In Gantemirov's Grozny headquarters at Staraya Sunzha, a Federal Security Service, or FSB, lieutenant colonel accompanying some Russian journalists pounced on me as soon as he heard my foreign accent and tried to arrest me and send me back to Russian Military headquarters at Mozdok for interrogation. Fortunately, Gantemirov intervened but if the FSB man had made good on his promise to snap on the handcuffs he was dangling in front of my face it would have been a highly unpleasant experience. Seven colleagues, all Westerners, were arrested near Staraya Sunzha on Dec. 30 and interrogated at length and accused of "violating regulations on the movement of foreigners in Chechnya." What regulations? They asked. Secret ones, came the answer secret, no doubt, because they contravene Russian law, which says explicitly that journalists, foreign or otherwise, have full freedom to work anywhere in Russia without hindrance.
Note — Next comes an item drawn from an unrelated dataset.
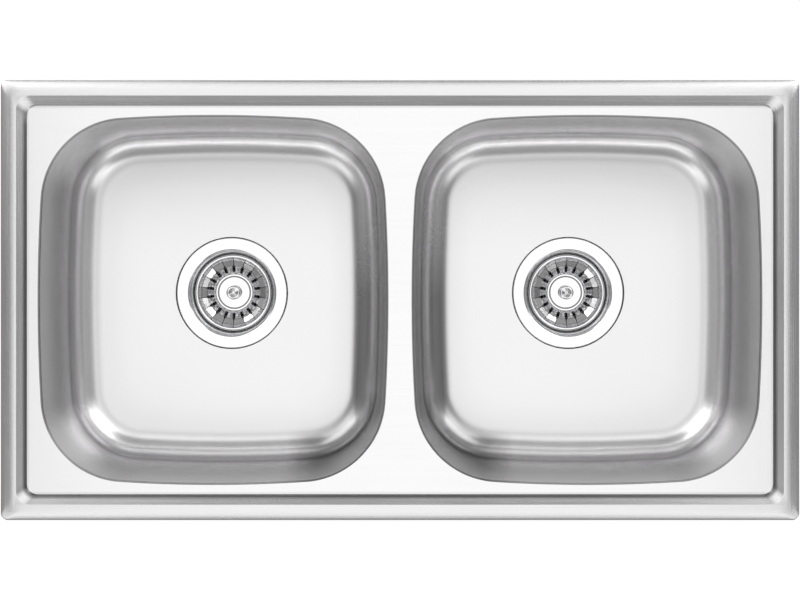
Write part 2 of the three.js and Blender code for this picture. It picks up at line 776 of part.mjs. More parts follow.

But that law was written in the early days of democratic enthusiasm in the early 1990s.

Times are changing Russian state TV has again become a virtual propaganda organ for the Kremlin's blatant lies about the war, the military is trying to impose de facto censorship by inventing its own rules on the movement of journalists, and the FSB is following journalists around Ingushetia and interfering with their attempts to find out the truth about Moscow's war. Freedom of speech, in the form of Glasnost, brought down the Soviet regime. Now the inheritors of the post-Soviet order, specifically acting president Vladimir Putin, are doing their best to build up the apparatus of state censorship. Frightening times, indeed, with frightening implications not only about what the world gets to hear about Chechnya, but also for the future of Russia's fragile democracy.